Iniciou-se então uma queda de braço entre governo e oposição. Diante do plenário cheio, tucanos e democratas optaram por vencer os adversários pelo cansaço. Primeiro, apresentaram diversos requerimentos, na tentativa de adiar ao máximo o início da votação da indicação de autoridades. Entre eles, um propondo o adiamento da votação da indicação de Pagot para o Dnit, que chegou a ser rejeitado com 36 votos contra, quatro a favor e uma abstenção.

Os governistas chegaram a se animar com a votação desse requerimento, mas logo em seguida não conseguiram reunir o quórum mínimo de 41 senadores para dar continuidade à votação do mérito da proposta, mesmo depois de o líder do DEM ter liberado pelo menos dois senadores de sua bancada que estavam dispostos a referendar a indicação de Pagot: Jayme Campos e Jonas Pinheiro, ambos do Mato Grosso. Renan se conformou:

- Diante do quadro, encerro a sessão e convoco outra para amanhã - afirmou.

O presidente do Senado iniciou o dia de ontem confiante. Depois de ter solicitado quinta-feira uma audiência com o presidente Lula - informação confirmada pelo Planalto -, Renan decidiu não ter um encontro oficial, depois de avaliar com aliados que qualquer versão que fosse divulgada dessa reunião seria negativa para ele. Renan temia a versão de que Lula o estaria recebendo com constrangimento ou que tivesse insistido para que ele se licencie da presidência do Senado. Chegou a negar que tivesse pedido o encontro:

- Não (pedi), eu falo com o presidente toda vez que é necessário, com muita naturalidade. Mas não tem nada urgente para conversar. Quando preciso falar, eu falo com naturalidade. Eu ligo para ele, ele liga para mim. Nunca houve dificuldades. Mas, por enquanto, não há nada urgente para ser conversado.

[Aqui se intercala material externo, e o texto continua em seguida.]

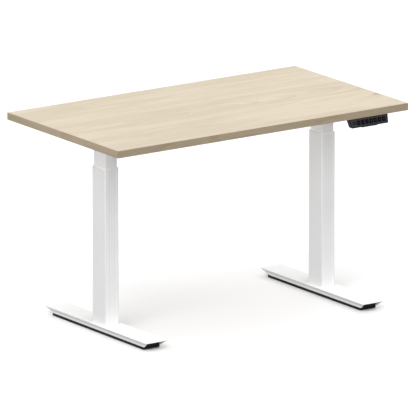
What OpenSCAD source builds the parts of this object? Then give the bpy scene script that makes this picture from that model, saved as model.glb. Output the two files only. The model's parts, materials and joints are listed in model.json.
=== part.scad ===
// Two-leg electric sit-stand desk: laminate desktop, steel underframe, two lifting columns on
// T-feet and an under-edge handset.
// Frame: +Z up, floor at z = 0, user side towards -Y, origin on the floor midway between the
// outermost points in X and in Y.

/* [Desktop] */
// Width of the desktop, left to right
top_w = 1200; // [1080:10:1800]
// Depth of the desktop, front to back
top_d = 670; // [620:10:900]
// Thickness of the desktop
top_t = 25; // [18:1:40]
// Thickness of the edge band
band_t = 2; // [1:0.5:3]
// Height of the working surface above the floor, as drawn
top_h = 712; // [690:1:735]

/* [Columns] */
// Distance from each side of the desktop to the centre of its column
col_inset = 150; // [100:5:250]
// How far the columns stand in front of the desktop's centre
col_shift = 38; // [0:1:60]
// Outer tube, left to right
outer_x = 56; // [50:1:80]
// Outer tube, front to back
outer_y = 79; // [70:1:100]
// Corner radius of the outer tube
tube_r = 3.5; // [3.5:0.5:10]
// Wall of the outer tube
outer_wall = 1.8; // [1.5:0.1:3]
// Wall of the inner tube
inner_wall = 1.5; // [1.2:0.1:2.5]
// Space between the two tubes, on each side
tube_gap = 2.2; // [1.6:0.1:3]
// Depth of the grooves in the outer tube's front and back
groove_d = 0.5; // [0.2:0.1:0.8]
// Distance between neighbouring grooves
groove_step = 10; // [6:1:12]
// Length of the outer tube
outer_len = 542; // [500:1:560]
// Visible height of the guide collar on the outer tube
collar_h = 6; // [4:1:12]

/* [Travel] */
// How far the desktop can rise from the height drawn
stroke_up = 430; // [200:10:430]
// How far the desktop can sink from the height drawn
stroke_down = 20; // [10:1:25]
// Travel of a key on the handset
key_travel = 0.8; // [0.4:0.1:1]

/* [Feet] */
// Length of a foot
foot_l = 608; // [500:1:800]
// Width of a foot
foot_w = 85; // [78:1:110]
// Height of the foot's top face above the floor
foot_h = 30; // [28:1:40]
// Steel thickness of the foot
foot_wall = 2; // [1.5:0.25:3]
// How far each side of the foot tucks in below the top face
foot_tuck = 8; // [4:1:10]
// Height of the sloping part of each side
foot_slope = 10; // [6:0.5:12]
// How far the sloping ends run back below the top face
end_run = 38; // [25:1:45]
// Height of the steel's lower edge above the floor
foot_clear = 11; // [8:0.5:12]
// Height of the plastic sole above the floor
sole_z = 2; // [2:0.5:4]

/* [Frame] */
// Length of a side bracket
bracket_l = 440; // [360:10:560]
// Space between a side bracket and the inner tube, on each side
bracket_gap = 3.5; // [3:0.5:10]
// Depth of a side bracket at the column
bracket_h = 34; // [34:1:50]
// Depth of a side bracket at its ends
bracket_tip = 14; // [10:1:16]
// Steel thickness of a side bracket
bracket_wall = 2.5; // [2:0.25:3]
// Height of a crossbar's section
rail_z = 30; // [24:1:30]
// Width of a crossbar's section
rail_y = 20; // [16:1:24]
// Wall of a crossbar
rail_wall = 1.5; // [1.2:0.1:2]
// Distance of each crossbar from the column's centre line
rail_off = 66; // [64:1:80]
// How far the crossbars overlap at the middle
rail_lap = 200; // [100:10:300]

/* [Drive] */
// Diameter of the spindle
spindle_d = 16; // [12:1:20]
// Outside diameter of the tube that carries the nut
nut_tube_d = 28; // [26:1:30]
// Space around the gear motor in the inner tube
motor_gap = 2.5; // [1.5:0.5:6]
// Length of the gear motor
motor_l = 110; // [90:5:120]

/* [Handset] */
// Width of the handset
pad_w = 163; // [160:1:200]
// Height of the handset's front
pad_h = 30; // [28:1:40]
// Depth of the handset, front to back
pad_d = 60; // [50:1:90]
// Distance from the right side of the desktop to the middle of the handset
pad_inset = 166; // [110:1:400]
// How far the top of the front leans back
pad_lean = 12; // [4:1:14]
// How far the top of the front stands behind the desktop's front edge
pad_set = 5; // [0:1:10]
// Space between neighbouring keys
key_gap = 4.6; // [3.6:0.2:7]
// Height of a key
key_h = 15; // [12:0.5:16]

/* [Control box] */
// Width of the control box
box_w = 240; // [200:5:300]
// Depth of the control box, front to back
box_d = 90; // [80:5:110]
// Height of the control box
box_h = 38; // [34:1:45]
// Distance of the box's front behind the back crossbar
box_gap = 14; // [5:1:60]
// Wall of the control box
box_wall = 2.5; // [2:0.25:3]

/* [Hidden] */
$fn = 48;

LEFT = -1;
RIGHT = 1;
FRONT = -1;
BACK = 1;
EPS = 0.01;

// Places in plan: the origin is midway between the frontmost and the rearmost point
front_reach = max(top_d / 2 + max(pad_lean - pad_set, 0), foot_l / 2 + col_shift);
back_reach = max(top_d / 2, foot_l / 2 - col_shift);
desk_y = (front_reach - back_reach) / 2;
front_y = desk_y - top_d / 2;
back_y = desk_y + top_d / 2;
col_y = desk_y - col_shift;
col_x = top_w / 2 - col_inset;

// Clearances
run_fit = 0.05;      // radial, a turning or sliding shaft in its bore
slip = 0.3;          // between plastic parts that slide or are pushed together
hole_gap = 0.2;      // radial, a bolt in its hole; between a cap and the steel around it
weld_gap = 0.1;      // between a welded-in plate and its tube
skirt_clear = 0.3;   // collar and shoe to the tube that slides past them

// Heights
under_z = top_h - top_t;
head_t = 5;
head_z = under_z - bracket_wall - head_t;      // top end of the inner tube
tube_z = foot_h;                               // bottom end of the outer tube
collar_z = tube_z + outer_len;
base_t = 10;
base_z = tube_z + base_t;

// Inner tube
inner_x = outer_x - 2 * (outer_wall + tube_gap);
inner_y = outer_y - 2 * (outer_wall + tube_gap);
inner_r = tube_r - outer_wall;
bore_x = outer_x - 2 * outer_wall;             // inside of the outer tube
bore_y = outer_y - 2 * outer_wall;
inner_z = base_z + stroke_down + 10;           // bottom end of the inner tube
shoe_h = 24;
skirt_h = 40;

// Drive
motor_d = inner_x - 2 * (inner_wall + motor_gap);
nut_h = 25;
nut_d = motor_d - 2;
nut_wall = 3;
motor_z = head_z - motor_l - 4;
nut_z = motor_z - stroke_down - 12 - nut_h;    // bottom of the nut flange
spindle_z = nut_z - stroke_up + 6;             // bottom end of the spindle
journal_d = spindle_d - 4;
journal_l = 10;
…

Anteontem à noite, o vice-presidente do Senado, Tião Viana (PT-AC), teve um encontro com Renan e solicitou dele um gesto para pacificar a Casa. Ouviu do presidente que ele não tomaria nenhuma atitude enquanto a oposição estivesse pressionando pelo seu afastamento. Ontem, Viana participou de um encontro, no gabinete do senador Sérgio Guerra (PSDB-PE), com os senadores Tasso Jereissati (PSDB-CE), Jarbas Vasconcelos (PMDB-PE) e Demóstenes Torres (DEM-GO), em busca de um entendimento. Mas não houve acordo.

- Não tem chance de diálogo. A oposição disse que não faz qualquer gesto enquanto Renan estiver presidindo o Senado. E Renan disse que não há chance de tratar qualquer coisa enquanto a oposição colocar restrição à sua permanência no cargo. O impasse continua e, enquanto isso, a votação da CPMF começa a ter o seu prazo cada vez mais apertado - alertou Viana.

Oposição resiste a discutir um acordo

Vários senadores estão tentando negociar com a oposição um entendimento. Mas os principais líderes do DEM e do PSDB demonstram resistência em fazer qualquer acordo.

- É preciso ter uma saída. A oposição não pode colocar o Renan contra a parede. O momento agora é de procurar uma saída para essa situação - disse o líder do governo no Senado, Romero Jucá (PMDB-RR).

Renan reagiu ao argumento de que sua presença à frente da Casa coloque em risco a aprovação da CPMF, e se eximiu de responsabilidades sobre a proposta de emenda constitucional (PEC) que prorroga a cobrança do tributo até 2011. Para ele, a proposta é assunto do governo.

- Sempre tenho colaborado com a governabilidade, o país precisa disso. Vou colaborar no que puder. Mas esse problema de CPMF não é do presidente do Senado. Eu sou presidente da instituição, que é suprapartidária. Ela é composta por diversos partidos. (A CPMF) é um problema de governo, que tem de ser tratado pelos partidos, pelos líderes, pelos senadores, não pelo presidente do Senado - disse.